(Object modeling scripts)
[start]
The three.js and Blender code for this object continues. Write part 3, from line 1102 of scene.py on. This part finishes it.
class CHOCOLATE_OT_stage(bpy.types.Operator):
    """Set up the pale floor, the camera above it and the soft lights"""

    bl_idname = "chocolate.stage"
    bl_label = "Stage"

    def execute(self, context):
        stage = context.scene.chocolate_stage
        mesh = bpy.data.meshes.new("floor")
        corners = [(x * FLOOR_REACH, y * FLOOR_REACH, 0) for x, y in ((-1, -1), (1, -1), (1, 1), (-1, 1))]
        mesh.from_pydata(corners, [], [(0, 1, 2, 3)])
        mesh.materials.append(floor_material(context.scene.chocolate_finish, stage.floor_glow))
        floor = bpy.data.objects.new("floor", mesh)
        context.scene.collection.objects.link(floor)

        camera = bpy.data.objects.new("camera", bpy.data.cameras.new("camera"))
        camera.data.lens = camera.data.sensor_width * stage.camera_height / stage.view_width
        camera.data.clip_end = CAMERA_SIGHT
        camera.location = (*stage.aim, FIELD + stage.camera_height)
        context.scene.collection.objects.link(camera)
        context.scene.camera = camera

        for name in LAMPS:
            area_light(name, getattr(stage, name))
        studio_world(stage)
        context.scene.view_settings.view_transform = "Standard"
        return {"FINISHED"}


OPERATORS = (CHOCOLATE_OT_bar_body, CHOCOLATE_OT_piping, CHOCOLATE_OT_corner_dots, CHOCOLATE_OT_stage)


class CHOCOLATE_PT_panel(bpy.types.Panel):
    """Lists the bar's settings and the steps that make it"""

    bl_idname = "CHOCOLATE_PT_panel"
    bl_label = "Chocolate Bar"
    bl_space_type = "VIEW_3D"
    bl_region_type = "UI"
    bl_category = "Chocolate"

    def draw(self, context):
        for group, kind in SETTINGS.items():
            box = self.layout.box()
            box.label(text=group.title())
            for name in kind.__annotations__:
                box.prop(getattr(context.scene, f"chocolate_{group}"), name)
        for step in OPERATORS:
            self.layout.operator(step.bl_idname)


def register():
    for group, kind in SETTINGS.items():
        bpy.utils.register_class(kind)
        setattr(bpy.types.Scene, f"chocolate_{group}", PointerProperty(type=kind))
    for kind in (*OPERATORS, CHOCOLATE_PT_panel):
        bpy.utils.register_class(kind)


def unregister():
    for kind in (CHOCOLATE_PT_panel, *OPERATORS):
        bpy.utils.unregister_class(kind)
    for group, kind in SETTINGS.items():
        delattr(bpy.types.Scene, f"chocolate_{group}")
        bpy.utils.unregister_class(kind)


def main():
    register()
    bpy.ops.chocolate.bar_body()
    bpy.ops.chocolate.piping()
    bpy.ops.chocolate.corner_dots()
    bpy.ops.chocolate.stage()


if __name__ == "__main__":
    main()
[end]
[start]
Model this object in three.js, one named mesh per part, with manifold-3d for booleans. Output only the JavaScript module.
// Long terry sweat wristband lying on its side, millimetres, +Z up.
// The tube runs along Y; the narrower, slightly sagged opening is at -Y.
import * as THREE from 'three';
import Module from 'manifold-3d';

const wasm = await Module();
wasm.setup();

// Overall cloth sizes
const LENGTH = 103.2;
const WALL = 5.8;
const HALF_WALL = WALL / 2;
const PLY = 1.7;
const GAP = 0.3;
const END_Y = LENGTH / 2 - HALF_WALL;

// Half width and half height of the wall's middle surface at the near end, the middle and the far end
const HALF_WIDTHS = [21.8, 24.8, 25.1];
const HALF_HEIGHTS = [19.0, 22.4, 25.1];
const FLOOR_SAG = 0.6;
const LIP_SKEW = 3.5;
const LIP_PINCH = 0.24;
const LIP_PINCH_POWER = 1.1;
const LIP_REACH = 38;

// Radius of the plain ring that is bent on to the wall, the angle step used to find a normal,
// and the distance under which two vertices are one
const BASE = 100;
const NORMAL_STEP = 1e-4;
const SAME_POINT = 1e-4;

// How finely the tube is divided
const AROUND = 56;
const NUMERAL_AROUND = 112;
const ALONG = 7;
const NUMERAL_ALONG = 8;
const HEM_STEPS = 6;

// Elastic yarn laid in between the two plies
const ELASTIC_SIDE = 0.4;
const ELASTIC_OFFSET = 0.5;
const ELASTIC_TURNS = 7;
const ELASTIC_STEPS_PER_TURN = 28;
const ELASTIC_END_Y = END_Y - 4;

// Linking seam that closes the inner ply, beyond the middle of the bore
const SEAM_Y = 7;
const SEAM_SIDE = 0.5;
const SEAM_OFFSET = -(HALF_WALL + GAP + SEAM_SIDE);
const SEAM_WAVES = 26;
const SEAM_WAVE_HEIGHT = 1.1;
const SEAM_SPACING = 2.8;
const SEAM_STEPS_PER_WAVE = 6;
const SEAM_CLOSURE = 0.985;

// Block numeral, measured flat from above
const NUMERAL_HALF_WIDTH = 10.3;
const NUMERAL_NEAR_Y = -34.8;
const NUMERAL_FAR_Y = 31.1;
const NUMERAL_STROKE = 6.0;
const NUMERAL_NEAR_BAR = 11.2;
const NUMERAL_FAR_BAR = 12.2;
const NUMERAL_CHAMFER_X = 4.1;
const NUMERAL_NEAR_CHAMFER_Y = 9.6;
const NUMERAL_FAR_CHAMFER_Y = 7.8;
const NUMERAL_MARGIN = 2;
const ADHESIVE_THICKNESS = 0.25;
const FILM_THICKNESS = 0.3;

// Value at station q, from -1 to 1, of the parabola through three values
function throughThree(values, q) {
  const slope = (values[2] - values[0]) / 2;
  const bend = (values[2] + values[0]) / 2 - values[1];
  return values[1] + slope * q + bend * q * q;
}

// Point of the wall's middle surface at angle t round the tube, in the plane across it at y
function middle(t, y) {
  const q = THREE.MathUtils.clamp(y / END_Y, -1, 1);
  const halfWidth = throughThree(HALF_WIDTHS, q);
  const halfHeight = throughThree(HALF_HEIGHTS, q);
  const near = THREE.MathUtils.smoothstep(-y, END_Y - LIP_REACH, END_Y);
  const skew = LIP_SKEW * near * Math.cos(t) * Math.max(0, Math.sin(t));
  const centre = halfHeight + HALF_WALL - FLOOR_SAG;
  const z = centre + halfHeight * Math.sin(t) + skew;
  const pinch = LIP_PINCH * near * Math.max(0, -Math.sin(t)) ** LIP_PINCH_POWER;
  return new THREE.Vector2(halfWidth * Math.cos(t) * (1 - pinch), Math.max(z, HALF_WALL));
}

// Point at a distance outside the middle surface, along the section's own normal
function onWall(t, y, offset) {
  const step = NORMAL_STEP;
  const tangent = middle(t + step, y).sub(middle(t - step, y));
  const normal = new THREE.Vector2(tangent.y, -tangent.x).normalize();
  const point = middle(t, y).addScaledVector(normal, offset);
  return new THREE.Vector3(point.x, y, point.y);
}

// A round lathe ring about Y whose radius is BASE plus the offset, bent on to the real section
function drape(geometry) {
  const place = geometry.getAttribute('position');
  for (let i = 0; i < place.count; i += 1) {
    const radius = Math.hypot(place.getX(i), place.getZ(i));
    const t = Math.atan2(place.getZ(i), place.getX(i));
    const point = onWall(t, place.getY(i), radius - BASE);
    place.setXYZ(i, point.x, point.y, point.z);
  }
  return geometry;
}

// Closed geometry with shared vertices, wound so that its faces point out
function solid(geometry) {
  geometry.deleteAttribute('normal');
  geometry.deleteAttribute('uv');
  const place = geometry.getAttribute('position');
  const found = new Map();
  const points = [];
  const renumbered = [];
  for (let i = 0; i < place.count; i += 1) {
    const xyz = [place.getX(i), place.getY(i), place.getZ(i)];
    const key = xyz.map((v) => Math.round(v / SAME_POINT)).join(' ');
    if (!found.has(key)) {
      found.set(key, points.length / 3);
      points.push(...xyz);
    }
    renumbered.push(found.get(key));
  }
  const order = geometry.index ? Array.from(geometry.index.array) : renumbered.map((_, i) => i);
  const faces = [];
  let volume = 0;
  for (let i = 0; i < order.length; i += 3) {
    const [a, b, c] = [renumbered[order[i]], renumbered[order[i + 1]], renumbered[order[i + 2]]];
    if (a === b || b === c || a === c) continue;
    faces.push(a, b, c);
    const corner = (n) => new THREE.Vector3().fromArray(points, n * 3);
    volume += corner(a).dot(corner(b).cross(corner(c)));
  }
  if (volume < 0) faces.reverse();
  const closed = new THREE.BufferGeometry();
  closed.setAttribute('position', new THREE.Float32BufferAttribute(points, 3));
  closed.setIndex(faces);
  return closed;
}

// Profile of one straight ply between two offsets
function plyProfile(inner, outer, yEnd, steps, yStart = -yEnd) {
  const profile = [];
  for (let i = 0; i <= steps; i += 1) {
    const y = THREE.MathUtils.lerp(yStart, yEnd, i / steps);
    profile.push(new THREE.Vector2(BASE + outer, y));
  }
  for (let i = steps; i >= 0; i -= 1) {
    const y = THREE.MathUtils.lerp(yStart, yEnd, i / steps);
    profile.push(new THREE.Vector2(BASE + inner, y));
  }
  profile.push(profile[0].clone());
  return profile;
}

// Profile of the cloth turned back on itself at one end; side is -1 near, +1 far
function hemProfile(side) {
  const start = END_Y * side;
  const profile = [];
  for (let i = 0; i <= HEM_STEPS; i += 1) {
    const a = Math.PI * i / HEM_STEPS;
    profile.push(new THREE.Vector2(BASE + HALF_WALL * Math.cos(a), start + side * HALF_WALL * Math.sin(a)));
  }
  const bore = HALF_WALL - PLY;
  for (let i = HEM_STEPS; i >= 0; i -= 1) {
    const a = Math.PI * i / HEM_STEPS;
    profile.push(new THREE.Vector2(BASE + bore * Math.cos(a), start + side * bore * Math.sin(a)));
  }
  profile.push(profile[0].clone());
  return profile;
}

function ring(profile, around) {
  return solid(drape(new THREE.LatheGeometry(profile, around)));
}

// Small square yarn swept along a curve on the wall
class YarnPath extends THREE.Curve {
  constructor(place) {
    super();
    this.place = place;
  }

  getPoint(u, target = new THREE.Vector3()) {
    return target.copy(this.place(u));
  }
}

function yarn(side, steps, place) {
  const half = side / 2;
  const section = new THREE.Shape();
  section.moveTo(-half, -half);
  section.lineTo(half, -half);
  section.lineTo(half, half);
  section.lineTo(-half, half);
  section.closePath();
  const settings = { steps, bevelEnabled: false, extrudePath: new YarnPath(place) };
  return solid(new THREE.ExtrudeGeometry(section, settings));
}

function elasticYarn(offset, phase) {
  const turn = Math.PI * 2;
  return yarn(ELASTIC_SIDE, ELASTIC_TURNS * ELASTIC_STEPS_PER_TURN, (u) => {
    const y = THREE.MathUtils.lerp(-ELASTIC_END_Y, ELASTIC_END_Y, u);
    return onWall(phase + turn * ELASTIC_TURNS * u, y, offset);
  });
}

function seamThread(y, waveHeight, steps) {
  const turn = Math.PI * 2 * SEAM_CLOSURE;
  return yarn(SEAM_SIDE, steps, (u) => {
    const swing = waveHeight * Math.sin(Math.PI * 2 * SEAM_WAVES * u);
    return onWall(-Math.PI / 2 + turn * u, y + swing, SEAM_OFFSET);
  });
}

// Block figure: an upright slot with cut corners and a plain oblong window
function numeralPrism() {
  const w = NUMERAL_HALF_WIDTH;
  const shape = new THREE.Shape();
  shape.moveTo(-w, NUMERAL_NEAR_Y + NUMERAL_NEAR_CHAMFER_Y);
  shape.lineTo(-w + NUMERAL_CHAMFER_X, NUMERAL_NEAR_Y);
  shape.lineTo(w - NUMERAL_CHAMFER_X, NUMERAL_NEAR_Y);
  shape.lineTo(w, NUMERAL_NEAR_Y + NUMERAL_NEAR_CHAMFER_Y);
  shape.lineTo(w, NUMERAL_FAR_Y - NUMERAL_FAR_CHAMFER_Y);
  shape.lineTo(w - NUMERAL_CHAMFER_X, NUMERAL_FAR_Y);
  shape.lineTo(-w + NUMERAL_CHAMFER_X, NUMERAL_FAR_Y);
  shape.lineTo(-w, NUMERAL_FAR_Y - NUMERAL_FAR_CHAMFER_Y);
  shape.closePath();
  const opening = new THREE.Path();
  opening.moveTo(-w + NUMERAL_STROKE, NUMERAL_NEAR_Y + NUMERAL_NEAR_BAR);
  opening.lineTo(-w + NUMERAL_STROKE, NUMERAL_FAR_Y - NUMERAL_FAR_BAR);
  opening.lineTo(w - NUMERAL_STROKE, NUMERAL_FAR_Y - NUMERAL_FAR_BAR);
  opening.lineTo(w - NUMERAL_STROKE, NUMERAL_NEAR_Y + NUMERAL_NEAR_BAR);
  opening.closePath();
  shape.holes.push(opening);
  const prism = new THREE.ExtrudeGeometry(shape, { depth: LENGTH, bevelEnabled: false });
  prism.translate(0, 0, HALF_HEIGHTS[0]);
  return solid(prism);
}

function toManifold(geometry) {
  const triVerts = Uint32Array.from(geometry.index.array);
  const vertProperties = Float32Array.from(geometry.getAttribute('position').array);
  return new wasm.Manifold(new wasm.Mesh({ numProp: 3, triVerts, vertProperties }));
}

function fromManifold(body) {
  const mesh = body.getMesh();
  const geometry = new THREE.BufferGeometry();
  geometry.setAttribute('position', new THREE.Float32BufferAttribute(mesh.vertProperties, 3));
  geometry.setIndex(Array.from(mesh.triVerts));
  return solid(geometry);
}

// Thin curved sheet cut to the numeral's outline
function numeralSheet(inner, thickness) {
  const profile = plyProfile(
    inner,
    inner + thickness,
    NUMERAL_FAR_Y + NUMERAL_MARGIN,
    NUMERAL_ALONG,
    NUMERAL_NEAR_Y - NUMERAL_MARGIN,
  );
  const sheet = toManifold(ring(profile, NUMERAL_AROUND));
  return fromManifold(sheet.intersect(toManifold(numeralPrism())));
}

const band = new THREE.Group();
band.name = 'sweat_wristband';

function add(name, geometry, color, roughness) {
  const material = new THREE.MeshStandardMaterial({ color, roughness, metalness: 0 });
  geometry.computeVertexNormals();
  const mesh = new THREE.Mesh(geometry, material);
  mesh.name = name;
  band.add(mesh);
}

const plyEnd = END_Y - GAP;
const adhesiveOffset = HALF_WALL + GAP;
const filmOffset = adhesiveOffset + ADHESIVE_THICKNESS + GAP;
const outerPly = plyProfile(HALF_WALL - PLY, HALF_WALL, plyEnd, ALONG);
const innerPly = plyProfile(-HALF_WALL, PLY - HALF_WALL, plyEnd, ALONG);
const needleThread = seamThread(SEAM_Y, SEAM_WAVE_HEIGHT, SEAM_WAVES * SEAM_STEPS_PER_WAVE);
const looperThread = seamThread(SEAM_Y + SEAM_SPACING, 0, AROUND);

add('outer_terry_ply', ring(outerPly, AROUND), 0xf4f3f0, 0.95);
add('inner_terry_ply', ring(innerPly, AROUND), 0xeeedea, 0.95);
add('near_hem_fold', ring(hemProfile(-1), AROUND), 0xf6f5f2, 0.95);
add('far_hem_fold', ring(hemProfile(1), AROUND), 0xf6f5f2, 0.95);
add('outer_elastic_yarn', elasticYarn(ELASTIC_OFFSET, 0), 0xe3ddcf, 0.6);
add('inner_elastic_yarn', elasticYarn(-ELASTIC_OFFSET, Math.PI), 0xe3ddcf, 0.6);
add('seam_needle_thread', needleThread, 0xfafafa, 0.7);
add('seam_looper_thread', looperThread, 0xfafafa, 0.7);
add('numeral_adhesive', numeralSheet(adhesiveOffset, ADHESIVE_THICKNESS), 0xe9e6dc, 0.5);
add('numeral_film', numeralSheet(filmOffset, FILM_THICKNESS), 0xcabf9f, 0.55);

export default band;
[end]
[start]
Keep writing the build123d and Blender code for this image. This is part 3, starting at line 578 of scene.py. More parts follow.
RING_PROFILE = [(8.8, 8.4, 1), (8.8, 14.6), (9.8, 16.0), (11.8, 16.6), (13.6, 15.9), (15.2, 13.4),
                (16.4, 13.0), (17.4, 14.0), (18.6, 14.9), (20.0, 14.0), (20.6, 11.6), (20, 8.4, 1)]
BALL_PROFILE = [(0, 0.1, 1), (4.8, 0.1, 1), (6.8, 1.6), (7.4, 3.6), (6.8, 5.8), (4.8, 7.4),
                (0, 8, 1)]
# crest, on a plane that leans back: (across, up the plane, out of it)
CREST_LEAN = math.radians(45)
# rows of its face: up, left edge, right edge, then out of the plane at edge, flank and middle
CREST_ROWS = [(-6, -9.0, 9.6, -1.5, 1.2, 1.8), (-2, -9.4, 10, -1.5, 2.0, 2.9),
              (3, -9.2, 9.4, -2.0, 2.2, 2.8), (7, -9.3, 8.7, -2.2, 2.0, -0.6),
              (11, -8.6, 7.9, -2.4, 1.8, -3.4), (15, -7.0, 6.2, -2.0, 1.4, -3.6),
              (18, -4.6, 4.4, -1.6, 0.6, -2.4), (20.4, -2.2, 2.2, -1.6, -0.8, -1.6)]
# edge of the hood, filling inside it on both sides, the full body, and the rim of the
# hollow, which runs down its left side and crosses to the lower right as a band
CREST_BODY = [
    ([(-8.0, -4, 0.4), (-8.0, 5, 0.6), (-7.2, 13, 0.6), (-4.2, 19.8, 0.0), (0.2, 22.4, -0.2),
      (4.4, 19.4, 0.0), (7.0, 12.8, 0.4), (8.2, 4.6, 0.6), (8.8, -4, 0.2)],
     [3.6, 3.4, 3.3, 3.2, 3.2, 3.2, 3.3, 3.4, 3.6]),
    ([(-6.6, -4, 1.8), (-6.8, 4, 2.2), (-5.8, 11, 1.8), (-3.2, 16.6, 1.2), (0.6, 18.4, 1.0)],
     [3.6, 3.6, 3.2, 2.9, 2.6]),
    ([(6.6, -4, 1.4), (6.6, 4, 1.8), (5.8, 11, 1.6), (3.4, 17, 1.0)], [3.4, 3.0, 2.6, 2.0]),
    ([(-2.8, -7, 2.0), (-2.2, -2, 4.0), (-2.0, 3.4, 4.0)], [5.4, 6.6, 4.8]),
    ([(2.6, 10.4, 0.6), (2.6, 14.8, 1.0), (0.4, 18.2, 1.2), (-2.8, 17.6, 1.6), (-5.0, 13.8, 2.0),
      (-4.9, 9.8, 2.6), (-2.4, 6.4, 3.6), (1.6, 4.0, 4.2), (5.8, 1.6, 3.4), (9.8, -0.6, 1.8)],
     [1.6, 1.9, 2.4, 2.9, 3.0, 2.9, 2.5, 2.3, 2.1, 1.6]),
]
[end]
● Problem statement:
Extract exactly the run of lines beginning at the line with "Model this object" and ending at the line with "wasm.setup();", including both ends and nothing beyond them.

● The output:
Model this object in three.js, one named mesh per part, with manifold-3d for booleans. Output only the JavaScript module.
// Long terry sweat wristband lying on its side, millimetres, +Z up.
// The tube runs along Y; the narrower, slightly sagged opening is at -Y.
import * as THREE from 'three';
import Module from 'manifold-3d';

const wasm = await Module();
wasm.setup();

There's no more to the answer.